Strategies for minimizing sample size for use in airborne LiDAR-based forest inventory



Forest Ecology and Management 292: 75-85



Recently airborne Light Detection And Ranging (LiDAR) has emerged as a highly accurate remote sensing modality to be used in operational scale forest inventories. Inventories conducted with the help of LiDAR are most often model-based, i.e. they use variables derived from LiDAR point clouds as the predictive variables that are to be calibrated using field plots. The measurement of the necessary field plots is a time-consuming and statistically sensitive process. Because of this, current practice often presumes hundreds of plots to be collected. But since these plots are only used to calibrate regression models, it should be possible to minimize the number of plots needed by carefully selecting the plots to be measured. In the current study, we compare several systematic and random methods for calibration plot selection, with the specific aim that they be used in LiDAR based regression models for forest parameters, especially above-ground biomass.

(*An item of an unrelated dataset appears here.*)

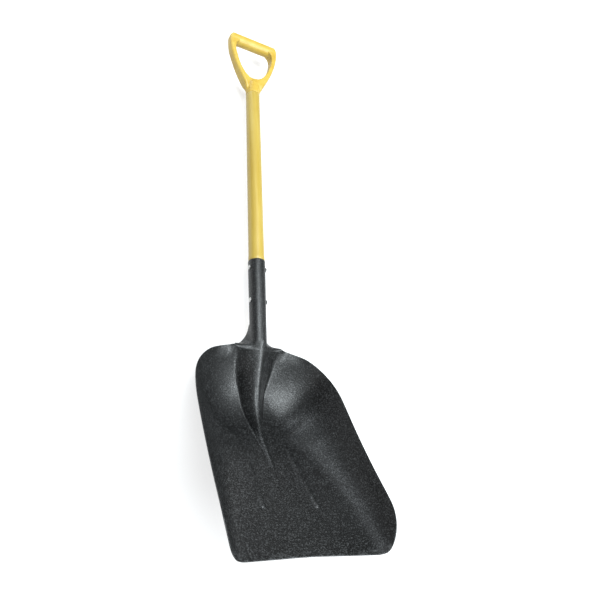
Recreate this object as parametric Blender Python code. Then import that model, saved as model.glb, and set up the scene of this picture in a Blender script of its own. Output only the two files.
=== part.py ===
"""Scoop snow shovel: a one-piece pressed steel scoop with its rolled socket, a tubular shaft, a core plug inside the shaft, a moulded D grip and two cross rivets.

Everything is laid out in the tool's own frame: x across the blade, s along the shaft's axis towards the grip, n square to the axis on the dished side. s = 0 is where the shaft's axis would meet the blade's floor. The shovel lies on its back: world X = x, world Y = s and world Z = n, moved so that the origin is under the middle of the tool.
"""

import math

import bmesh
import bpy
from mathutils import Vector

MM = 0.001

# Blade, in millimetres. y runs up the floor from the tip, z is square to the floor.
LIFT = math.radians(39.0)  # angle between the floor and the shaft's axis
AXIS_Y = 245.5  # where the shaft's axis meets the floor
SHEET = 1.6
HALF_WIDTH = 136.8
SHOULDER_Y = 220.0  # the sides run straight from the tip corners to here
SHOULDER_LENGTH = 154.5
SHOULDER_POWER = 3.0
LIP_X = 47.0  # the top edge ends here and turns up into the neck
CORNER_X, CORNER_Y = 115.0, 52.0  # centre of the rounded tip corner
CORNER_POWER = 2.1
TIP_Y, TIP_BOW = 3.0, 9.5  # where the middle of the cutting edge is, and how far the corners lead it
HEEL_RADIUS, HEEL_TURN = 116.14, math.radians(84)
HEEL_Y = 374.5 - HEEL_RADIUS * math.sin(HEEL_TURN)
WALL_DRAFT = math.radians(30.0)
WALL_FILLET, HEEL_FILLET = 40.0, 125.0
FLAT_HALF = 25.0  # the floor is flat this far each side of its middle
DISH_RADIUS = 300.0
RIB_HEIGHT, RIB_HALF = 2.3, 6.0
RIB_LOW, RIB_HIGH = (45.5, 91.0), (38.0, 262.0)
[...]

The primary criteria compared are based on both spatial representativity as well as on their coverage of the variability of the forest features measured. In the former case, it is important also to take into account spatial auto-correlation between the plots. The results indicate that choosing the plots in a way that ensures ample coverage of both spatial and feature space variability improves the performance of the corresponding models, and that adequate coverage of the variability in the feature space is the most important condition that should be met by the set of plots collected. Optimal sampling designs for LiDAR based forest inventory. Proposed designs improve prediction with low bias over conventional designs for small samples. Illustrative analyses of aboveground forest biomass on North American Carbon Program field sites.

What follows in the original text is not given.